Prevention / Action: The integration must process returns at the individual SKU level, not the order level. It should receive a quantity per line from Rebound and apply the corresponding financial and inventory updates in Shopline. This requires careful sequencing to ensure the correct refund amount is calculated against the original order record.

Frequently asked questions

Does the integration update inventory in Shopline once a return is processed by Rebound?

Yes. When Rebound confirms an item is received and inspected, the integration updates the inventory level for that SKU in Shopline. This removes the need for manual stock adjustments and ensures your storefront reflects actual sellable quantity.

What prevents duplicate refunds if a team member manually processes one in Shopline?

The integration checks the refund status of the original order in Shopline before executing a refund triggered by Rebound. If an order line is already marked as refunded, the sync identifies the duplication and stops the process, preventing financial loss.

When is the customer refund actually triggered in Shopline?

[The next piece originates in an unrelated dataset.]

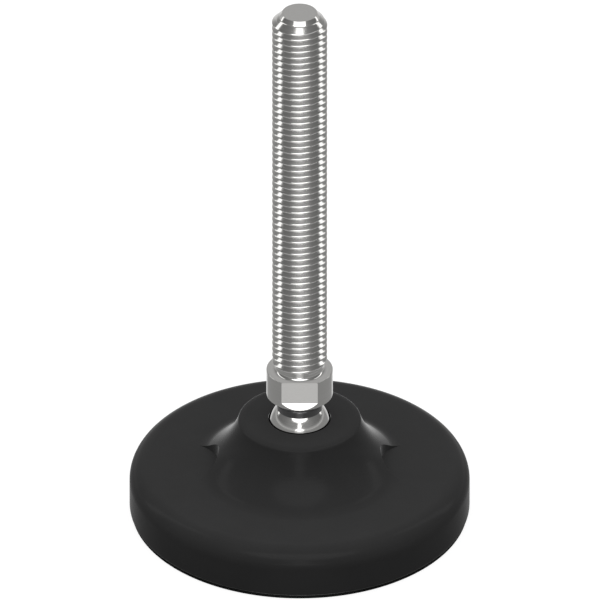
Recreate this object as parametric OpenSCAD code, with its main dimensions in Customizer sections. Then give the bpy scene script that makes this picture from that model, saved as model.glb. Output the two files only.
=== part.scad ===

This depends on your specific setup, but we typically recommend triggering the refund only after a 'Return Received' or 'Items Inspected' event. Triggering on the initial return booking is risky as items may never be posted or could arrive damaged.

How are damaged returns handled for inventory purposes?

Rebound tracks the condition of each item. The integration uses this data to ensure only resaleable items are added back to Shopline inventory. Damaged goods can be excluded or mapped to specific locations to prevent them from being sold again.

We sometimes update SKUs in Shopline. Will that break the returns process?

Relying solely on SKUs can lead to errors. A robust integration often uses persistent internal IDs to link the Rebound return back to the original Shopline order line. This ensures the returns process continues to function even if product codes change.